• _INFORMATION PROVIDED_
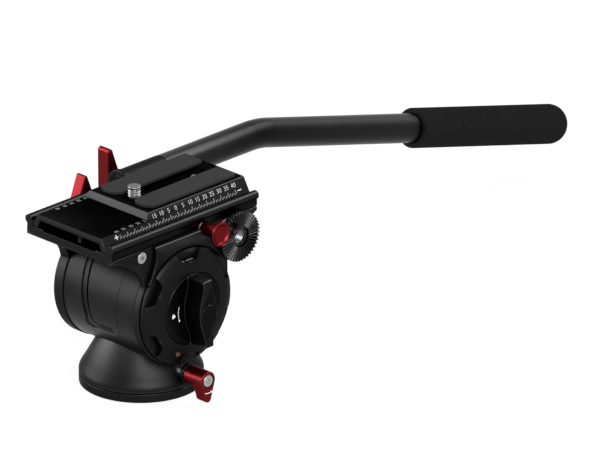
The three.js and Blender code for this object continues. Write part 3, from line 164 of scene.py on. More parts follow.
def prism(axis, outline, low, high, centre=(0.0, 0.0), edge=0.0, steps=3, taper=None):
    # an outline carried along an axis; its rim at either end is a quarter round of the given edge
    outline = tidyOutline(outline)
    share = np.ones(len(outline)) if taper is None else taper(outline)
    bend = np.linspace(0, np.pi / 2, steps + 1) if edge > 0 else np.array([np.pi / 2])
    inset, rise = edge * (1 - np.sin(bend)), edge * (1 - np.cos(bend))
    insets = np.concatenate([inset, inset[::-1]])
    along = np.concatenate([low + rise, high - rise[::-1]])
    loops = np.stack([inwards(outline, (amount * share)[:, None]) for amount in insets])
    points = toAxis(axis, loops[..., 0], loops[..., 1], along[:, None], centre)
    count = len(outline)
    return points, quads(len(insets), count) + [list(range(count)), list(range(len(points) - count, len(points)))]


def block(low, high, edge=0.0):
    # a box between two corners
    outline = [(low[0], low[1]), (high[0], low[1]), (high[0], high[1]), (low[0], high[1])]
    return prism("z", outline, low[2], high[2], edge=edge)


def hexSocket(axis, radius, low, high, centre, start=0):
    # the room of a six-sided key
    return prism(axis, arc((0, 0), radius, start, start + 300, 5), low, high, centre)


def mirrored(shape):
    # x becomes -x
    return shape[0] * np.array([-1.0, 1.0, 1.0]), shape[1]


def combined(shapes):
    # several shapes as one
    points, faces, count = [], [], 0
    for shapePoints, shapeFaces in shapes:
        points.append(shapePoints)
        faces += [[corner + count for corner in face] for face in shapeFaces]
        count += len(shapePoints)
    return np.concatenate(points), faces


def turnedOutline(outline, degrees):
    # (a cos t - b sin t, a sin t + b cos t)
    t = np.radians(degrees)
    return np.asarray(outline, float) @ np.array([[np.cos(t), np.sin(t)], [-np.sin(t), np.cos(t)]])


def bothSides(half):
    # an outline of one side goes on with its mirror image, back to the start
    return np.concatenate([half, (half * other)[::-1]])


def thread(core, pitch, depth, low, high, fade, sign=-1):
    # rows at the core radius move by a triangle wave of along / pitch + turn, which fades out at both ends
    def ripple(radius, along, turn):
        wave = np.abs(2 * np.mod(along / pitch + turn / (2 * np.pi), 1) - 1)
        strength = np.clip(np.minimum(along - low, high - along) / fade, 0, 1)
        cut = radius + sign * depth * wave * strength
        return np.where(np.abs(radius - core) < 0.01, cut, radius), along

    return ripple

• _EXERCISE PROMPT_
Emit the full listing verbatim.

• _EXERCISE RESULT_
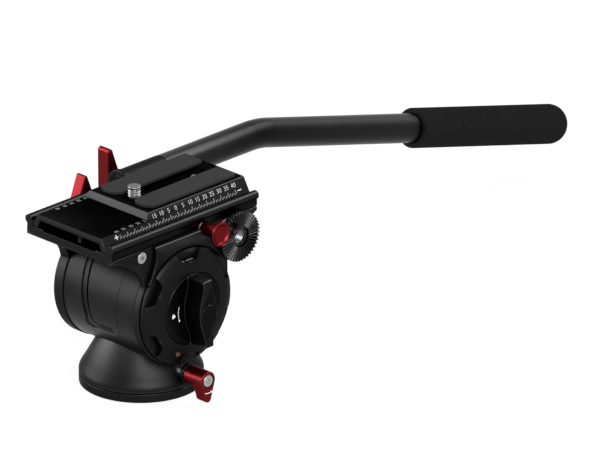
The three.js and Blender code for this object continues. Write part 3, from line 164 of scene.py on. More parts follow.
def prism(axis, outline, low, high, centre=(0.0, 0.0), edge=0.0, steps=3, taper=None):
    # an outline carried along an axis; its rim at either end is a quarter round of the given edge
    outline = tidyOutline(outline)
    share = np.ones(len(outline)) if taper is None else taper(outline)
    bend = np.linspace(0, np.pi / 2, steps + 1) if edge > 0 else np.array([np.pi / 2])
    inset, rise = edge * (1 - np.sin(bend)), edge * (1 - np.cos(bend))
    insets = np.concatenate([inset, inset[::-1]])
    along = np.concatenate([low + rise, high - rise[::-1]])
    loops = np.stack([inwards(outline, (amount * share)[:, None]) for amount in insets])
    points = toAxis(axis, loops[..., 0], loops[..., 1], along[:, None], centre)
    count = len(outline)
    return points, quads(len(insets), count) + [list(range(count)), list(range(len(points) - count, len(points)))]


def block(low, high, edge=0.0):
    # a box between two corners
    outline = [(low[0], low[1]), (high[0], low[1]), (high[0], high[1]), (low[0], high[1])]
    return prism("z", outline, low[2], high[2], edge=edge)


def hexSocket(axis, radius, low, high, centre, start=0):
    # the room of a six-sided key
    return prism(axis, arc((0, 0), radius, start, start + 300, 5), low, high, centre)


def mirrored(shape):
    # x becomes -x
    return shape[0] * np.array([-1.0, 1.0, 1.0]), shape[1]


def combined(shapes):
    # several shapes as one
    points, faces, count = [], [], 0
    for shapePoints, shapeFaces in shapes:
        points.append(shapePoints)
        faces += [[corner + count for corner in face] for face in shapeFaces]
        count += len(shapePoints)
    return np.concatenate(points), faces


def turnedOutline(outline, degrees):
    # (a cos t - b sin t, a sin t + b cos t)
    t = np.radians(degrees)
    return np.asarray(outline, float) @ np.array([[np.cos(t), np.sin(t)], [-np.sin(t), np.cos(t)]])


def bothSides(half):
    # an outline of one side goes on with its mirror image, back to the start
    return np.concatenate([half, (half * other)[::-1]])


def thread(core, pitch, depth, low, high, fade, sign=-1):
    # rows at the core radius move by a triangle wave of along / pitch + turn, which fades out at both ends
    def ripple(radius, along, turn):
        wave = np.abs(2 * np.mod(along / pitch + turn / (2 * np.pi), 1) - 1)
        strength = np.clip(np.minimum(along - low, high - along) / fade, 0, 1)
        cut = radius + sign * depth * wave * strength
        return np.where(np.abs(radius - core) < 0.01, cut, radius), along

    return ripple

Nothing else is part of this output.